There will no age restrictions for purchasing norgestrel. This change could have a significant effect on adolescents and young adults, particularly those who may not have had previous access to birth control due to resource limitations.

Norgestrel is a hormone that falls under the category of progestins. As a progestin, it exerts its effects through binding to progesterone receptors and modulating various physiological processes.

Norgestrel suppresses ovulation, the release of an egg from the ovary, by inhibiting the release of luteinizing hormone (LH) and follicle-stimulating hormone (FSH) from the pituitary gland. This prevents the maturation and release of eggs from the ovaries, reducing the chances of fertilization.

It thickens the cervical mucus, making it more viscous and less permeable to sperm. This alteration hinders sperm from successfully passing through the cervix and reaching the uterus and fallopian tubes, where fertilization typically occurs.

Norgestrel affects the uterine lining (endometrium), making it less receptive to the implantation of a fertilized egg. This alteration reduces the likelihood of a fertilized egg attaching to the uterine wall and developing into a pregnancy. Progestins like norgestrel can affect the fallopian tubes' ability to transport the egg and sperm, further reducing the likelihood of fertilization. It's important to note that Opill does not contain estrogen.4

To ensure its effectiveness, this medication must be taken consistently every day at the same time. Failure to do so may reduce its effectiveness, potentially leading to pregnancy.

When used perfectly, norgestrel tablets are highly successful in preventing pregnancy. In initial clinical trials, the perfect-use effectiveness rate can reach as high as 98%. This means that only 2 out of every 100 women using it for a year may become pregnant.4

Perfect use entails taking one tablet daily, consistently at the same time each day, without any interruptions between monthly packs. Additionally, perfect use requires using backup birth control, such as condoms, if a person misses or experiences a delay of more than 3 hours in taking the daily tablet.4 This added precaution further enhances its effectiveness in preventing pregnancy.

Many states in the USA have already granted pharmacists the authority to prescribe hormonal contraceptives, including birth control pills, patches, and hormonal rings. This authority varies by state, so the specific regulations and scope of practice for pharmacists can differ significantly from one state to another.

The age at which individuals can obtain pharmacist-prescribed contraceptives without a doctor's prescription also varies by state.
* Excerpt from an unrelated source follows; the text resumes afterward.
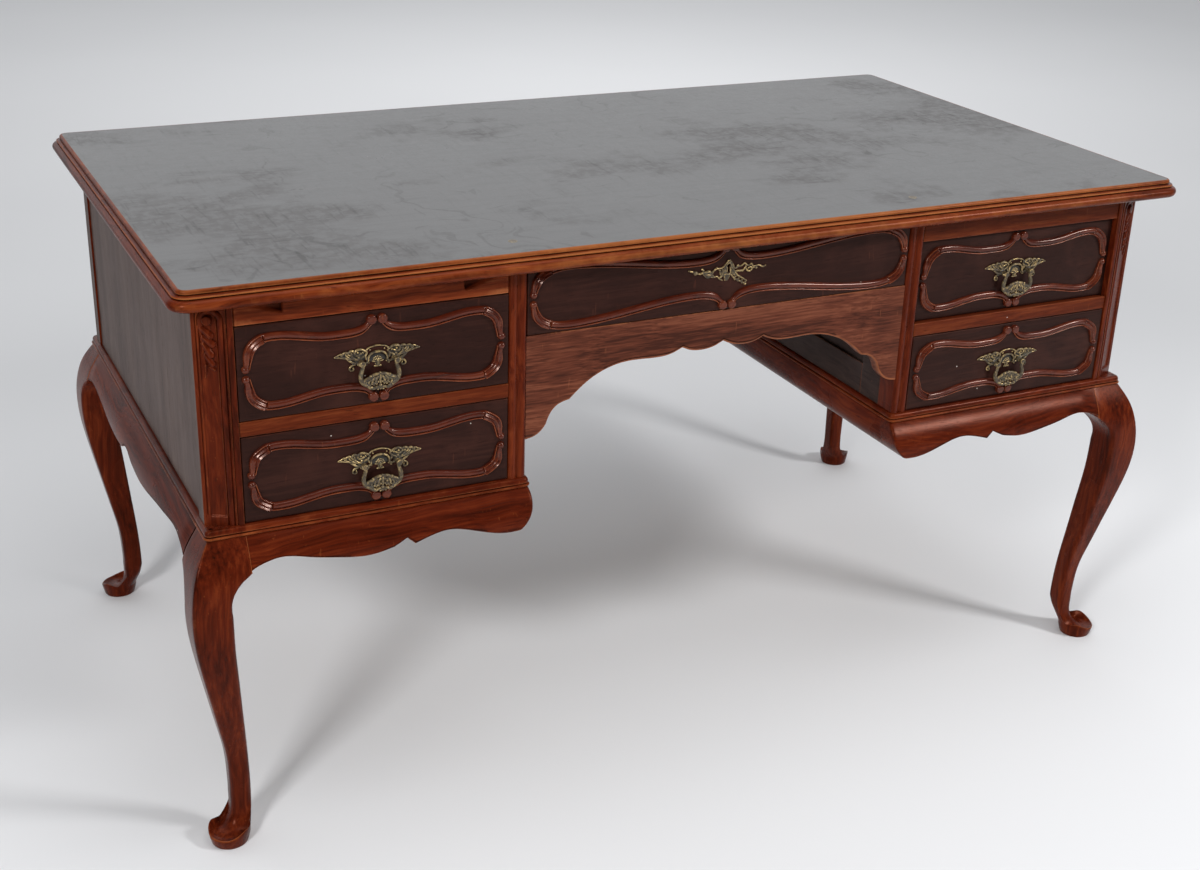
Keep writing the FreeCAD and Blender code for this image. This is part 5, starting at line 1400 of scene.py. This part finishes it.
def plate_plan():
    f = Form()
    stroke(f, [(-15, 9.6), (-12.4, 13), (-6.5, 15.2), (0, 16), (6.5, 15.2), (12.4, 13), (15, 9.6)], 1.05, flat=1.3)
    stroke(f, [(-12, -3), (-11.8, 1.6), (-8.6, 5.8), (0, 8.2), (8.6, 5.8), (11.8, 1.6), (12, -3)],
           [1.3, 1.4, 1.5, 1.6, 1.5, 1.4, 1.3], flat=1.3)
    for a in range(-75, 76, 25):
        bead(f, 5.0 * math.sin(math.radians(a)), -3.2 + 4.6 * math.cos(math.radians(a)), 1.15)
    for a in (-60, -20, 20, 60):
        bead(f, 2.9 * math.sin(math.radians(a)), -3.4 + 2.6 * math.cos(math.radians(a)), 1.1, 1.8)
    bead(f, 0, -3.6, 1.6, 1.8)
    stroke(f, [(-6.5, -4.4), (0, -5.4), (6.5, -4.4)], 1.0)
    stroke(f, [(0, -5), (0, -10)], [2.2, 1.5], flat=0.8)
    stroke(f, [(-4.2, -10.9), (4.2, -10.9)], 1.15)
    stroke(f, [(-2.7, -8), (2.7, -8)], 0.9)
    pair = lambda points, radii, **more: both_sides(f, points, radii, **more)
    pair([(12, -3), (14.6, 0.4), (15.6, 4.4), (13.6, 7.6), (15, 10.2)], [1.3, 1.5, 1.5, 1.3, 1.5])
    pair([(15, 9.8), (19, 12.4), (23.6, 13.3), (27.8, 12), (29.4, 9), (27.6, 6.2), (24.2, 5.6), (21.6, 7.6)],
         [1.3, 1.6, 1.7, 1.6, 1.5, 1.3, 1.2, 1.5])
    pair([(15.6, 4), (18.6, 3), (21.4, 1), (22.5, -3)], [1.2, 1.3, 1.5, 1.6])
    pair([(29, 10), (32.6, 12.5), (36, 11.6), (37.4, 8.6), (34.8, 6.6)], [1.3, 1.5, 1.5, 1.2, 1.1])
    pair([(37, 9.6), (40.6, 11.4), (44, 10), (44.6, 7.8)], [1.2, 1.35, 1.2, 0.9])
    pair([(44, 9.4), (47.4, 9.9), (50.6, 8.4), (55, 6.6)], [1.1, 1.15, 1.0, 0.7])
    pair([(22.5, -1), (27, 0.6), (32, 1.8), (38, 3.2), (45, 4.8), (55, 6.4)], [2.1, 1.6, 1.5, 1.4, 1.2, 0.8])
    pair([(28.6, 1.2), (32.6, 5), (33.4, 10)], [1.6, 1.3, 1.0])
    pair([(35, 3), (39.4, 6.4), (40.6, 9.6)], [1.4, 1.1, 0.9])
    pair([(41.4, 4.4), (45.4, 6.6), (47, 8.8)], [1.2, 1.0, 0.8])
    pair([(22.5, -3), (26.6, -4.4), (31, -3.4), (35.6, -0.4), (39.4, 2.6)], [1.8, 1.6, 1.6, 1.4, 1.0])
    pair([(27, -4.2), (31.2, -6), (34.8, -8), (36.2, -10.8), (34, -13.2), (31, -12.2), (31.6, -9.8)],
         [1.5, 1.4, 1.3, 1.3, 1.2, 1.1, 1.2])
    pair([(12, -3), (14.6, -5.4), (18.4, -5), (22.5, -3)], [1.4, 1.4, 1.4, 1.8])
    for side in (-1, 1):
        for u, v, r in ((16, 10.6, 1.8), (14.6, -7.6, 1.5), (11.6, -5.6, 1.3), (9.2, 10.6, 1.2), (25, 9.2, 1.6),
                        (18.6, 8.6, 1.5), (24, 2.8, 1.9), (32.2, 8, 1.2), (27.4, -1.6, 1.3)):
            bead(f, side * u, v, r)
        bead(f, side * BOSS_U, BOSS_V, 4.4, 1.2)
        for low, high, r in ((1.0, 6.5, 3.4), (6.0, 9.6, 2.9), (9.0, 13.0, 3.9)):
            angle = np.linspace(0, 2 * math.pi, 20, endpoint=False)
            f.net([np.stack([side * BOSS_U + q * r * np.cos(angle), BOSS_V + q * r * np.sin(angle), np.full(20, w)], 1)
                   for q, w in ((0.02, low), (0.9, low), (1, low + .4), (1, high - .8), (.85, high - .1),
                                (.02, high + .2))], around=True)
    return f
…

Some states have set a minimum age requirement, while others allow any eligible individual to access these services.

When prescribing contraceptives, pharmacists often conduct patient assessments, including reviewing the patient's medical history and any contraindications. They may ask about smoking habits, blood pressure, and other relevant factors to ensure the chosen contraceptive is safe and appropriate for the individual.

Pharmacists play a crucial role in educating patients about their contraceptive options including OTC birth control as well as emergency birth control. Pharmacists educating patients about proper usage, potential side effects, and the importance of consistent and correct use.
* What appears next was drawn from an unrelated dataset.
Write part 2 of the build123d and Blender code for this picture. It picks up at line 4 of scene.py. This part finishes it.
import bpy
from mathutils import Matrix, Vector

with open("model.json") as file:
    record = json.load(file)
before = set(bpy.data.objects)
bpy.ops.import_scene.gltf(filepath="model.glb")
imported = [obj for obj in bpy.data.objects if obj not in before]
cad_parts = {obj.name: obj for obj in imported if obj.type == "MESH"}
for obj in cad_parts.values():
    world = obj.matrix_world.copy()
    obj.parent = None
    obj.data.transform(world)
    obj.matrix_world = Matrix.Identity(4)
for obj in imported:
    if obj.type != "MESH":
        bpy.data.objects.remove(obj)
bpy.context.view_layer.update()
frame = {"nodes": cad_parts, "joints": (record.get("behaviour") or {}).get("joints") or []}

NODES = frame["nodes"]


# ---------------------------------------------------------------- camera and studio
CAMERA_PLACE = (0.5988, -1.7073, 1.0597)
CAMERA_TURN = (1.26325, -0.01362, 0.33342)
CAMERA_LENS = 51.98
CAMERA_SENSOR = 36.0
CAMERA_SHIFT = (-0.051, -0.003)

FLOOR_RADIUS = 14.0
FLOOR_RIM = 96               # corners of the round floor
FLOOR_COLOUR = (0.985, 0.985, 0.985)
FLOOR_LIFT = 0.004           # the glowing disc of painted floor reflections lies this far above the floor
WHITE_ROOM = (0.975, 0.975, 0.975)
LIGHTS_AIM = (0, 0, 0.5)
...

In cases where a patient's health history or specific needs require consultation with a health care provider, pharmacists can refer patients to appropriate medical professionals. Pharmacists often collaborate with primary care providers to ensure continuity of care, sharing relevant patient information and notifying providers when prescriptions are issued.
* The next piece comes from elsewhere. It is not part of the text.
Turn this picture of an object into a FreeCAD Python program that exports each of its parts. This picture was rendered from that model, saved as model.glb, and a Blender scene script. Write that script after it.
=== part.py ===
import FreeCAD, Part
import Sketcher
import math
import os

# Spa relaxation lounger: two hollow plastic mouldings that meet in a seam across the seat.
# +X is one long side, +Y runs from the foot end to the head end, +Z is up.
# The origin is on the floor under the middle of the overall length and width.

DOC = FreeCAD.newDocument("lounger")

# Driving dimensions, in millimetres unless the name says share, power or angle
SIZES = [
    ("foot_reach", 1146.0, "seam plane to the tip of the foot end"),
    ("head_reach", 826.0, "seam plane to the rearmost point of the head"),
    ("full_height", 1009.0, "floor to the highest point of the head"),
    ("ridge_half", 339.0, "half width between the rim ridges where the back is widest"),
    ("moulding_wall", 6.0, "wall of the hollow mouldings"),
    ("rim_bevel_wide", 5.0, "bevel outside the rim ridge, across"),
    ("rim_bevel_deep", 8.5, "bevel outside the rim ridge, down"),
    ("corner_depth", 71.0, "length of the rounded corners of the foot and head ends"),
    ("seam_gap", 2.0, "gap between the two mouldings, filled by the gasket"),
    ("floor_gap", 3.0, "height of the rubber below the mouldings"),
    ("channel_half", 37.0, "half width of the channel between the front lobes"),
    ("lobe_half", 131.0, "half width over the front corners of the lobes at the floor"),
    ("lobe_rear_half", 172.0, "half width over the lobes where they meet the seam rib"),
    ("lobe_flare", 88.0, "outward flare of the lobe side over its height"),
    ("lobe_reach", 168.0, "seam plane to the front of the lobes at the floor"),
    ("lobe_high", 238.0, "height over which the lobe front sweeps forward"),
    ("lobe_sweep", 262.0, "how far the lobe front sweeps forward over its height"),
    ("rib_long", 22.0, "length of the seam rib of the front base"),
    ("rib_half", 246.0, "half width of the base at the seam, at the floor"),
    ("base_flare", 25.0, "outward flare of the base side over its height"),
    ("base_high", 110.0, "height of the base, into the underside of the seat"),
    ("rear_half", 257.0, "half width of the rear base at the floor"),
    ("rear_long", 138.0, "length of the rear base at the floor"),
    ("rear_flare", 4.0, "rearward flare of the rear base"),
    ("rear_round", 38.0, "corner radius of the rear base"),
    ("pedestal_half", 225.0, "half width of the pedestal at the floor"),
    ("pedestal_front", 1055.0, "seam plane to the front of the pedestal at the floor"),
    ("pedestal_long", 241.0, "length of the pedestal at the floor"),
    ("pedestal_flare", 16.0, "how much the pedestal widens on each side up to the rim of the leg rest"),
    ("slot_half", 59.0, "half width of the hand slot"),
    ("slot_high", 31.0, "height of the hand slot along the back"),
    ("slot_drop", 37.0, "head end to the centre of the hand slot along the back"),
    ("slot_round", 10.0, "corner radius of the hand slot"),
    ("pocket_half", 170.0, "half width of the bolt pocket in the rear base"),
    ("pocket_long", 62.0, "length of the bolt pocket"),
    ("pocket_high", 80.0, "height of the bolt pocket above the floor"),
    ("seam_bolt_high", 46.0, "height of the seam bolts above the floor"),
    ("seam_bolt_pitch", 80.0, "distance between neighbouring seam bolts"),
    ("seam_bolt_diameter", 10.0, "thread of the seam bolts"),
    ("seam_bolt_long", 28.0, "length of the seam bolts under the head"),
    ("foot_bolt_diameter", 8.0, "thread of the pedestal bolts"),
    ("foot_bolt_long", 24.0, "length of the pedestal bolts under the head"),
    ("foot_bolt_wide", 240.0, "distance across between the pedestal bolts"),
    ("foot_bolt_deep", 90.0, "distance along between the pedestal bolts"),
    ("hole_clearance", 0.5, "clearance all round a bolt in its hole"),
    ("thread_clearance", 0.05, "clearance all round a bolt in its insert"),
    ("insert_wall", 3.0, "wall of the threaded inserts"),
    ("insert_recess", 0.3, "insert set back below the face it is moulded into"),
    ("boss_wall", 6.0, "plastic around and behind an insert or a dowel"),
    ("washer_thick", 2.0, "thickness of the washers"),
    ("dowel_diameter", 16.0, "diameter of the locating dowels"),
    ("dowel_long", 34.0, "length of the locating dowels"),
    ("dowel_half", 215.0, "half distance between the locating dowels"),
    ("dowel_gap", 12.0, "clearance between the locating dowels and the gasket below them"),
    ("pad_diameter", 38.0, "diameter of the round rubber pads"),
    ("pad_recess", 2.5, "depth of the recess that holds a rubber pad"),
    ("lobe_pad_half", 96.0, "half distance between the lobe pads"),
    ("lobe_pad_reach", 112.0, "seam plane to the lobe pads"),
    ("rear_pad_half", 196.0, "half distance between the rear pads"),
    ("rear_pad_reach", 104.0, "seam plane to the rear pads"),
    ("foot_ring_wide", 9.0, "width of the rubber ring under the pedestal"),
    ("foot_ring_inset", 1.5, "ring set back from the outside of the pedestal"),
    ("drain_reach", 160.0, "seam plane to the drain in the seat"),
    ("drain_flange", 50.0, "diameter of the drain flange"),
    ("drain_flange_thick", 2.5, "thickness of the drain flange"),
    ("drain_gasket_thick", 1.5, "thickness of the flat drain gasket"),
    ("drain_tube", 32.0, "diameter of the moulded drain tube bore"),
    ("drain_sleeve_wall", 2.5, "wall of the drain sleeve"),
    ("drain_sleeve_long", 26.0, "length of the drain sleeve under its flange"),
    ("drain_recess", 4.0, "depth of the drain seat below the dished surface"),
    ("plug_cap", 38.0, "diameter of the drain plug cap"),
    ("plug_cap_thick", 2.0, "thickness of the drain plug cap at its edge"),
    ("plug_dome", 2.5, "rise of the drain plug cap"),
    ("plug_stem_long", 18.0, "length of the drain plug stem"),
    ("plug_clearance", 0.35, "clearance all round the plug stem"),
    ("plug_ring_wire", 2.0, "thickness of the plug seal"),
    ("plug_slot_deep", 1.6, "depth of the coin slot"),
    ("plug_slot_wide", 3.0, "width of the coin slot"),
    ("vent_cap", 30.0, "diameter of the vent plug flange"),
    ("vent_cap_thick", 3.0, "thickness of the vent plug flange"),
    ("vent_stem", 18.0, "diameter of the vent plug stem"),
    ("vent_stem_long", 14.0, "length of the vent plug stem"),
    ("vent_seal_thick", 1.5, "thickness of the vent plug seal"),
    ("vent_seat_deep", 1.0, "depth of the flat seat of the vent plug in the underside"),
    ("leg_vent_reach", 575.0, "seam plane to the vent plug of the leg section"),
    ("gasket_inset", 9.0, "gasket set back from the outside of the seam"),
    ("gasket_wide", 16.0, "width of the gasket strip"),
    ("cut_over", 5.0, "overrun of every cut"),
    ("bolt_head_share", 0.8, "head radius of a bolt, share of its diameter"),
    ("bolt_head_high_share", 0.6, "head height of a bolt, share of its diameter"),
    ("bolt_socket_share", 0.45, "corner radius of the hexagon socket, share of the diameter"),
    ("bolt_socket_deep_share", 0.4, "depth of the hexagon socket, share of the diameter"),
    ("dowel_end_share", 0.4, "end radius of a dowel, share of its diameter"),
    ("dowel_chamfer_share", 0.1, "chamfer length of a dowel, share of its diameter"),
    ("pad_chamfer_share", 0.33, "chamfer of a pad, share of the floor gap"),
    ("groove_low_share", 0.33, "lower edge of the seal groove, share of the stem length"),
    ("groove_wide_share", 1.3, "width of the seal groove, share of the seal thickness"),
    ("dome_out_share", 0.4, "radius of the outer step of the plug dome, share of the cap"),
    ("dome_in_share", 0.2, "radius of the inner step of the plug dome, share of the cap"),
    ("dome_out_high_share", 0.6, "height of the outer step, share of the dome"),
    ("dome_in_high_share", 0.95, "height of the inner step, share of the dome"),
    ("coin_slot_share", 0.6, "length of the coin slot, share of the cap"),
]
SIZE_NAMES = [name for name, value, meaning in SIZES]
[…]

  1. U.S. Food and Drug Administration. FDA Approves First Nonprescription Daily Oral Contraceptive. Accessed on September 2, 2023.
  2. Perrigo Announces U.S. FDA Approval for Opill OTC Daily Oral Contraceptive. Accessed on September 2, 2023.
  3. CNN Health. FDA approves first over-the-counter birth control pill. Accessed on September 2, 2023.
  4. U.S. Food and Drug Administration. Opill (0.075mg Oral Norgestrel Tablet) Information. Accessed on September 2, 2023.